Sammon revelling in Rossies' passion

Sammon revelling in Rossies' passion

The Roscommon senior hurling management for 2024 (l-r) Damien Lohan, Steve Cusack, Kevin Sammon, Kieran Farrell, Kevin McNamara, and Tommy Moloney.

It’s the tail end of a wet Sunday morning in Creggs, and the only way to describe the scene is that it is the very essence of pre-season. A tough and physical session is finishing up with a soloing drill, and while some players are still going strong, others are tailing off, clearly having felt the effects of the preceding hour that bit more.

Roscommon’s 2024 senior hurling journey has begun.

The number of players togged out would just about make up a team, since in the absence of the Four Roads contingent, who were excused until this week, the panel is a bit light on numbers. Add in a few more absences due to injury, college commitments and other reasons, and numbers aren’t long dropping down into the teens.

And yet there is energy and positivity. For the new management team, headed up by Clare native Kevin Sammon, the process of forming a crucial early impression is still ongoing, so positivity isn’t just desirable, it’s essential.

2023 was a year of incredible turmoil in Roscommon GAA, featuring managerial upheaval and some remarkably poor results, but there were bright spots too, most notably the U-20s reaching an All-Ireland final and a league final victory in Navan.

Still, the club scene continues to underwhelm, and Four Roads’ heavy defeat to Tooreen, coming as it did at the end of the championship where they in turn were a long way ahead of the chasing pack, offered no evidence of an easy path to progress. Some up-and-coming managers might even shy away from the Roscommon job for that very reason, since it could easily be a reputation killer. Just ask Francis O’Halloran.

Except instead of asking his fellow Banner County man, Sammon is instead embracing the challenge, and focusing on the unique energy that drives the hurling scene here.

“There’s no point being cosy all your life,” is how he responds to the opening gambit, which is why he chose to take on this particular role.

“It’s great coming up here because while it is a challenge, the hunger and the appetite that people have shown for hurling is unbelievable. Everyone’s eager, and what we ask players to do here at training, they did it, and that’s the attitude I meet everywhere, it’s all positive and good.
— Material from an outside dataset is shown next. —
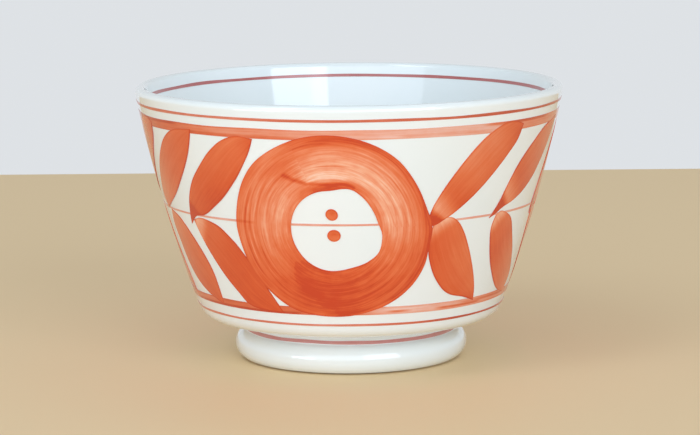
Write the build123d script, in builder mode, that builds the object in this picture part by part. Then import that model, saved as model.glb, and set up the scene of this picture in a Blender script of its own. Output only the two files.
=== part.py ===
from build123d import *
import os
from math import cos, radians, sin, tan

# Porcelain rice bowl: a thrown body on a foot ring, a glaze coat over both, and a pattern of
# red enamel fired on top of the glaze. Millimetres, +Z up. The origin is on the bowl's axis
# at the plane it stands on, and the first flower faces -Y.
os.makedirs("parts", exist_ok=True)

# ---- Finished sizes, over the glaze -------------------------------------------------------
rim_diameter = 121.0
height = 78.0
lip_thickness = 3.0

# ---- Coats --------------------------------------------------------------------------------
glaze_thickness = 0.3
wash_thickness = 0.1  # the thin enamel of the lines and bands
stroke_thickness = 0.2  # the thicker enamel of the flowers and leaves

# ---- Clay of the body ---------------------------------------------------------------------
base_radius = 42.1  # sharp corner where the wall would meet the underside
base_height = 13.0
base_corner = 4.0  # rounding of that corner
wall_bow = 1.2  # how far the wall swells outside a straight line
lip_lean = 12.0  # degrees that the wall leans out where it reaches the lip
underside_slope = 11.0  # degrees
inside_radius = 39.2  # sharp corner where the inner wall would meet the floor
inside_corner = 14.0
inside_bow = 1.2
floor_thickness = 3.9

# ---- Clay of the foot ring ----------------------------------------------------------------
neck_radius = 30.1
foot_wall = 4.3  # thickness of the ring at the neck
foot_swell = 2.8  # how far the swelling round the foot stands out from the neck
foot_roundness = 4.1  # radius of that swelling
neck_fillet = 0.6
bore_chamfer = 0.7
bare_height = 0.5  # the glaze is wiped off below this

# ---- Painted lines and bands --------------------------------------------------------------
lip_line_drop = 4.0  # centre of the line below the top of the lip
lip_line_width = 0.75
inner_line_drop = 3.7
inner_line_width = 0.85
upper_band_drop = 7.85
upper_band_width = 2.7
stem_line_width = 0.55
lower_band_rise = 7.4  # centre of the band above the clay base corner
lower_band_width = 2.2
base_line_rise = 3.35
base_line_width = 0.6
foot_line_rise = 0.7  # above the top of the swelling round the foot
foot_line_width = 1.0

# ---- Painted flowers ----------------------------------------------------------------------
flower_count = 3
flower_azimuth = -5.2  # degrees from -Y towards +X
flower_radius = 26.1
flower_overlap = 0.8  # how far a flower runs past the middle of each band
flower_sink = 0.6  # its centre lies this far below the stem line
hole_length = 25.2
hole_width = 22.6
hole_tilt = -22.0  # degrees
hole_shift = 1.2  # right of the flower's centre
hole_sink = 0.9
dot_diameter = 3.3
dot_spread = 5.9  # between the two dots in a flower

# ---- Painted leaves -----------------------------------------------------------------------
# Each leaf is one brush stroke. Its points are (degrees right of the flower's middle,
# height as a share of the painted field between the lower and the upper band).
near_upper_leaf = {
    "base": (28.7, 0.515),
    "left": [(30.6, 0.63), (35.2, 0.78), (41.2, 0.91), (48.2, 1.0)],
    "tip": (58.2, 1.01),
    "right": [(55.4, 0.87), (49.2, 0.725), (41.5, 0.60), (34.0, 0.525)],
}
near_lower_leaf = {
    "base": (36.6, 0.50),
    "left": [(31.4, 0.47), (29.9, 0.36), (31.6, 0.23), (36.4, 0.11), (43.2, 0.045)],
    "tip": (53.0, 0.005),
    "right": [(51.2, 0.12), (46.8, 0.26), (42.4, 0.41)],
}
middle_upper_leaf = {
    "base": (51.8, 0.49),
    "left": [(56.6, 0.67), (61.6, 0.80), (67.6, 0.91), (74.0, 0.99)],
    "tip": (82.0, 1.01),
    "right": [(80.2, 0.89), (75.2, 0.76), (68.0, 0.63), (59.0, 0.545)],
}
middle_lower_leaf = {
    "base": (55.4, 0.475),
    "left": [(53.2, 0.40), (54.8, 0.28), (58.6, 0.16), (64.6, 0.06)],
    "tip": (75.0, 0.01),
    "right": [(74.4, 0.10), (70.4, 0.24), (65.6, 0.37), (60.4, 0.48)],
}
far_upper_leaf = {
    "base": (68.8, 0.47),
    "left": [(71.4, 0.62), (76.6, 0.75), (82.8, 0.88), (90.2, 0.97)],
    "tip": (99.2, 0.965),
    "right": [(96.8, 0.85), (91.2, 0.71), (83.6, 0.585), (75.8, 0.505)],
}
far_lower_leaf = {
    "base": (74.4, 0.475),
    "left": [(71.4, 0.39), (74.4, 0.26), (80.2, 0.12), (86.6, 0.04)],
    "tip": (96.0, 0.012),
    "right": [(94.4, 0.19), (90.0, 0.34), (84.2, 0.43), (79.2, 0.475)],
}
leaf_pairs = {
    "near": (near_upper_leaf, near_lower_leaf),
    "middle": (middle_upper_leaf, middle_lower_leaf),
    "far": (far_upper_leaf, far_lower_leaf),
}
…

“I’d know lads from Roscommon down the years and they’d be every bit as passionate about it as would be the case in Clare. Football might be number one in the county as a whole, but in that pocket of hurling that exists. They’re mad for the sport and that makes your job a little bit easier if they have that interest, you’re not coaxing lads along”.

Coaxing has certainly been part of every Roscommon hurling manager’s remit in recent years, as it’s hard to recall a time when anyone could confidently say that all the best players in the county were available for selection. Whether that continues to be an issue under this regime remains to be seen since Sammon is happy to keep the door open for players to come on board in the short term at least, so it’s only when that window starts to close in that he will say definitively who is in, and more importantly who is out, for 2024.

Regardless of the make-up of his panel, he says he’s setting one key goal for the management group for the year ahead.

“To develop and improve players,” he replies.

“If you can bring the standard of hurling up at every step of the way, Connacht league into the National League and on into the Nickey Rackard, that’s the goal. Roscommon is in the Nickey Rackard Cup for a reason but we all want to go a step further and maybe two steps higher in time. It’s not going to be easy, nothing’s easy in sport because other counties are every bit as hungry as you. But if we develop and improve, ultimately to go up a step or two in time is the plan."

Somewhat controversially, an open door policy when it comes to recruitment from outside the county has been seen as a shortcut to development in the past, and while the quality of some of the players that have come into the county panel while doing their hurling elsewhere is beyond doubt, Sammon’s not looking to cast a wide net. If a stray fish should swim by of their own accord, so be it, but he’s content with the pond that’s there right now.

“This management team have no-one new brought into that (outside recruitment).

“It would be great if you could have 30 guys that are from the county, hurling in the county, all together. But the guys who are involved for the moment have hurled for Roscommon already and we’re certainly not going to tell those guys that they can’t play, we’d never do that to anyone.

“We’re here because we love hurling and we want to improve Roscommon hurling,”

“Everything from the past is behind us. There’s no point looking back at what went on in the last couple of years, we’re a new management team, we’re looking forward, and whatever it takes, I want to bring progression, improvement, development, stability”.

Tick those boxes, and this new regime will make plenty of friends in Roscommon’s pocket of hurling.